Additionally, it is advisable to check your notice of nondiscrimination and make sure an updated and accurate version is published on your District’s website homepage, in your central office, and in all handbooks.  The regulations implementing Title II, Title VI, Title IX, Section 504, the Age Discrimination Act, and the Boy Scouts Act require schools to issue notices of non-discrimination.  See 34 C.F.R. Sections 100.6(d), 106.9, 104.8, 110.25, 108.9, and 28 C.F.R. Section 35. OCR publishes a sample notice of non-discrimination which meets the requirements of these laws on its website.[2]  If you chose to utilize this notice of non-discrimination, make sure it is cohesive with your Board of Education policies and regulations regarding nondiscrimination and contains updated contact information.
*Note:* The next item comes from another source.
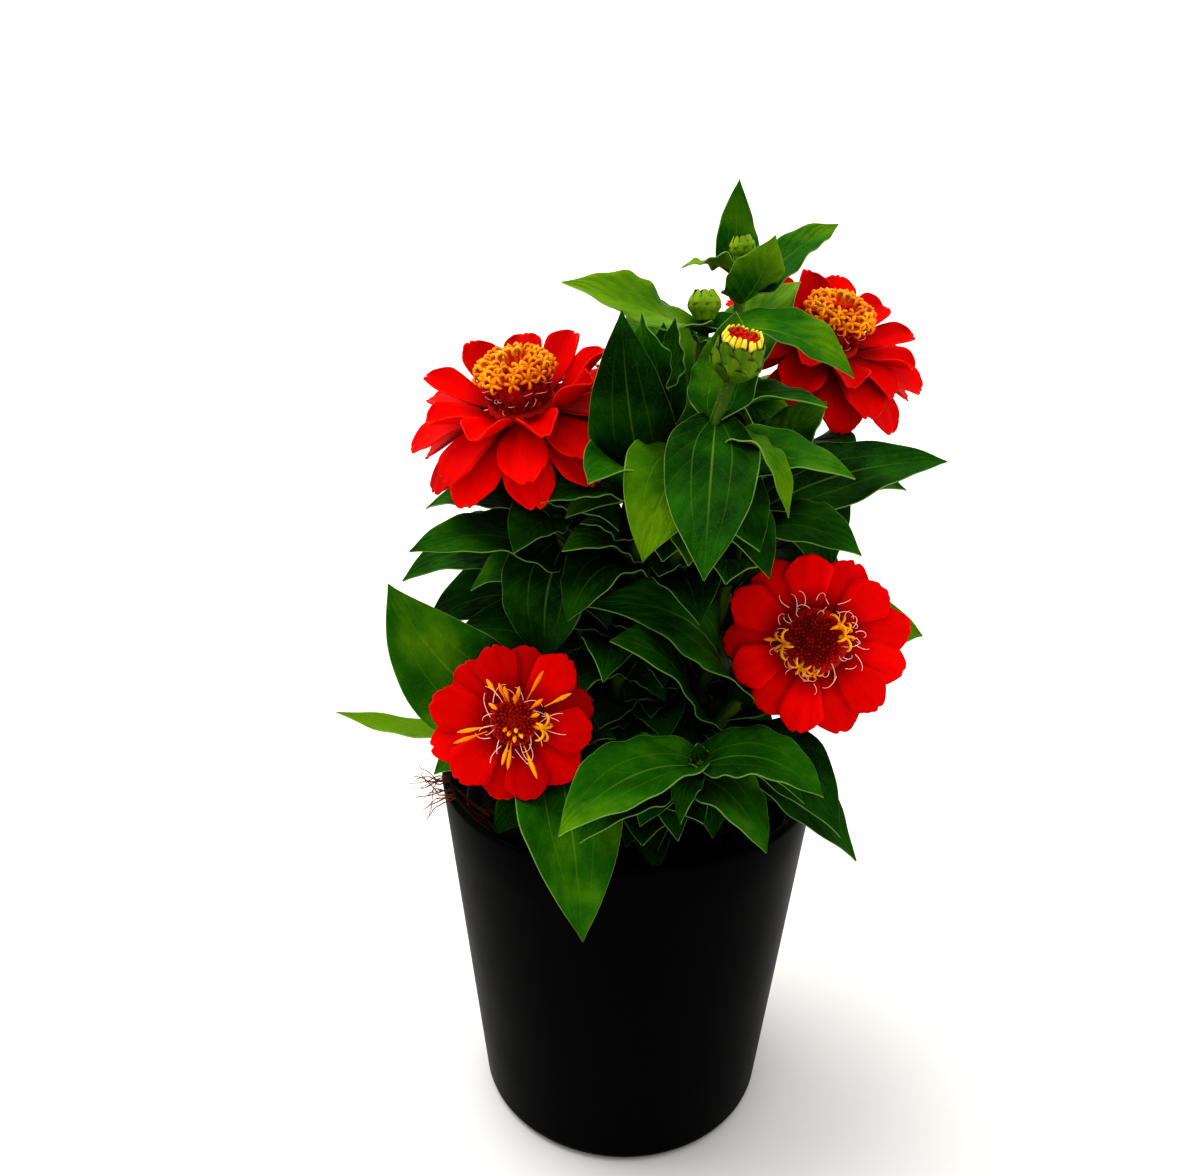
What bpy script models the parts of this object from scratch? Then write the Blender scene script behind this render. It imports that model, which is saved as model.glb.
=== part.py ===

Also, annually districts should review their Section 504 policies and procedures manual.  Has this procedurals manual been updated since the ADA Amendments Act went into effect in 2009? Are we comfortable with the timelines identified in the procedures? Is all the staff identified in the manual still with the District?

Finally, train your staff regarding Section 504 requirements and direct staff regarding how to make Section 504 referrals and where and how complaints of disability discrimination should be reported. Additionally, is your Section 504 compliance coordinator also the person designated in your district to investigate claims of disability discrimination? If so, does your compliance coordinator understand their obligation to investigate and document complaints of disability discrimination? Does your compliance coordinator need training in this area?

By analyzing these questions and examining and updating your Section 504 policies and procedures now, you can hopefully minimize liability or prevent disability discrimination claims in the future.